Let's assume that there was no slavery in the South and that the South had seceded for some other reason, say, tariffs, or simply because Southerners had decided that they no longer wanted to associate with the North. Even without slavery, there is no doubt that Lincoln would have initiated the war to prevent the South from seceding.

What if the Confederate States seceded today and declared their independence? Does anyone doubt that federal forces would be sent into the South again to suppress the secession? Obviously, their aim would not be to end slavery but to keep the nation intact, the same aim that Lincoln had when he ordered federal forces to invade the South.

So why the lie? Why not teach American children the truth — that the Civil War was waged to prevent secession and that ending slavery was simply a byproduct of the war?

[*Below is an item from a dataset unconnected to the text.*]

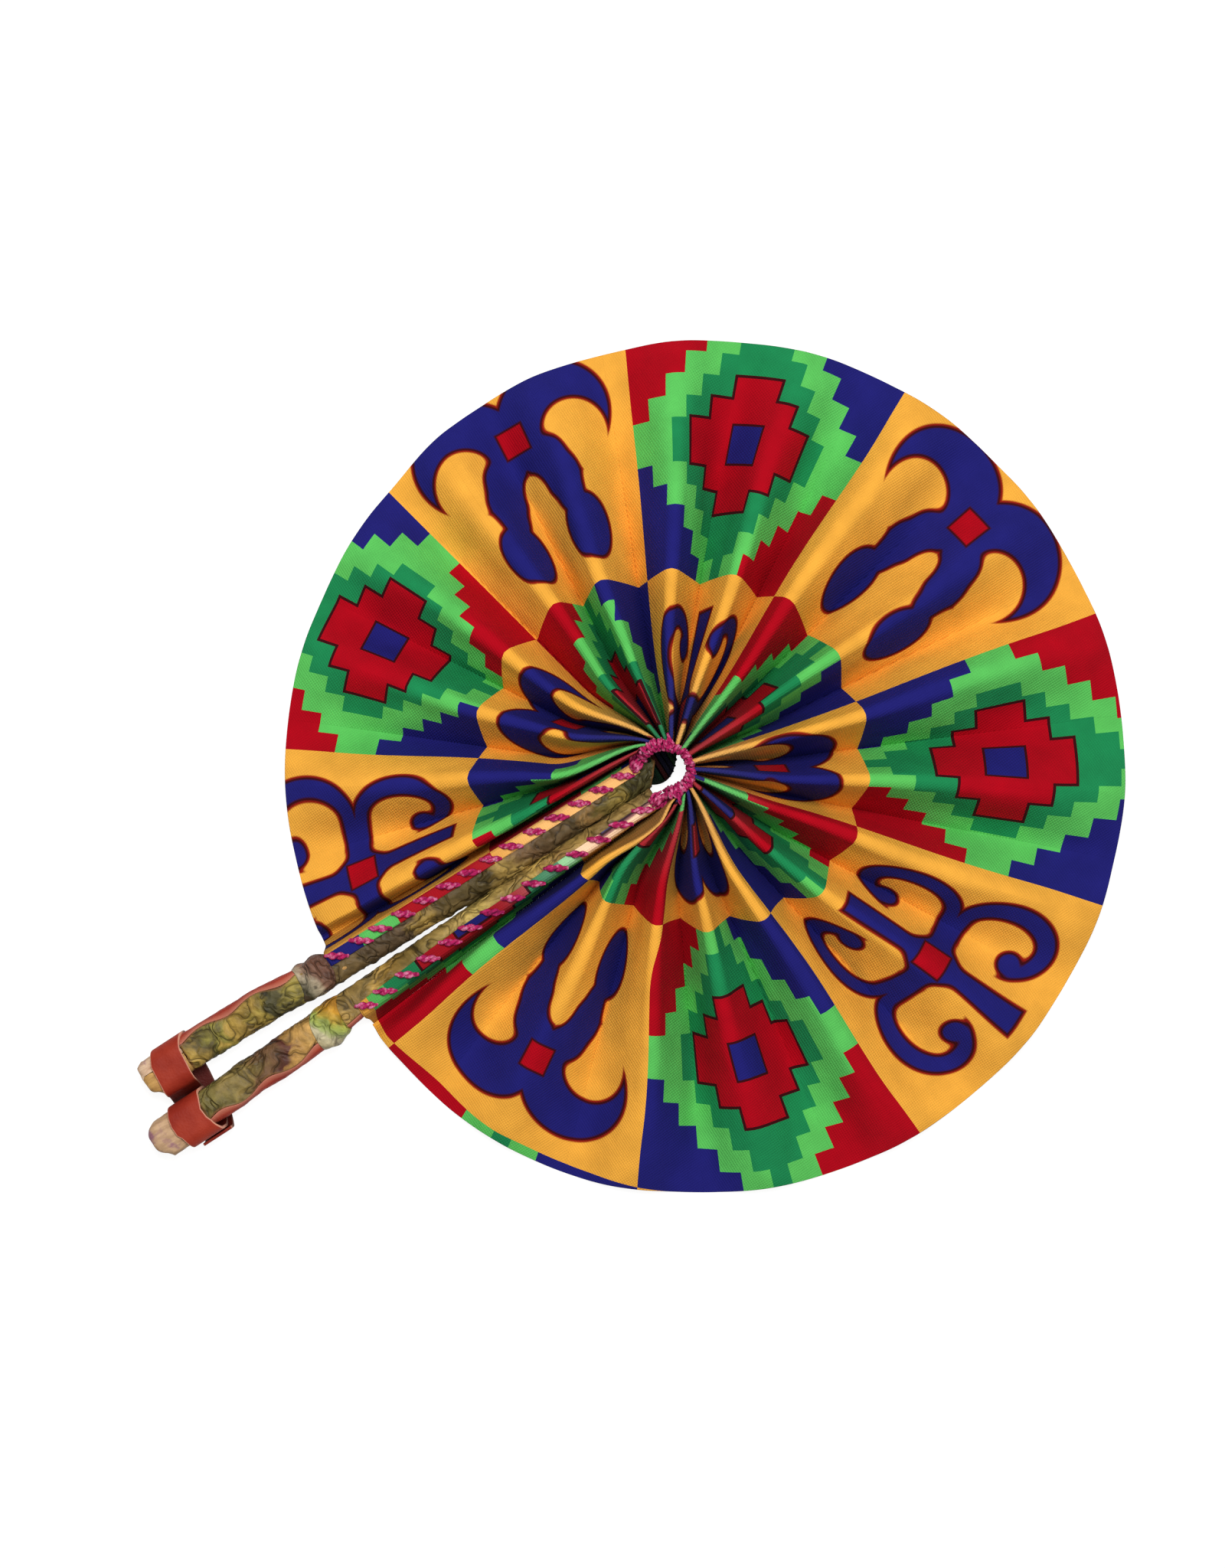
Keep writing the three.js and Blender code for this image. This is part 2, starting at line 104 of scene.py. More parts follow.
def mix(a, b, share):
    return a + (b - a) * share


def ease(low, high, value):
    share = min(max((value - low) / (high - low), 0), 1)
    return share * share * (3 - 2 * share)


def direction(angle):
    return Vector((math.cos(math.radians(angle)), math.sin(math.radians(angle))))


def at(x, y, z):
    """A point in millimetres from the hub, in the frame's metres."""
    return Vector((HUB.x + x * MM, HUB.y + y * MM, z * MM))


print("hub at", tuple(round(value, 4) for value in HUB))

# %% [markdown]
# The camera hangs straight over the fan and is turned, so that the handle points to the lower left
# as in the photograph. A long lens from two metres keeps the round leaf round.

# %% Camera
PHOTO_HEIGHT = 611.5
PHOTO_MIDDLE = (-8.1, -20.7)
PHOTO_TURN = 57
CAMERA_DISTANCE = 2000
LEAF_HEIGHT = 8
camera_data = bpy.data.cameras.new("camera")
camera_data.sensor_width = 36
camera_data.lens = camera_data.sensor_width * CAMERA_DISTANCE / PHOTO_HEIGHT
camera = bpy.data.objects.new("camera", camera_data)
camera.location = at(*PHOTO_MIDDLE, CAMERA_DISTANCE + LEAF_HEIGHT)
camera.rotation_euler = (0, 0, math.radians(PHOTO_TURN))
bpy.context.scene.collection.objects.link(camera)
bpy.context.scene.camera = camera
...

I suggest that the reason for the lie is that proponents of the Civil War know that suppressing secession might not be considered by many to be a noble cause for a war that killed and maimed hundreds of thousands of people and destroyed half the country, not to mention that it damaged the freedom and democratic processes of the country.

Not so with ending slavery. That's something noble. That's something that many people would say was worth the tremendous sacrifices in life, limb, freedom, and prosperity.

Thus, the lie comes into existence: The Civil War was waged to end slavery, it is said, which is a noble cause, one worth sacrificing the lives of hundreds of thousands of people and the destruction of half the country.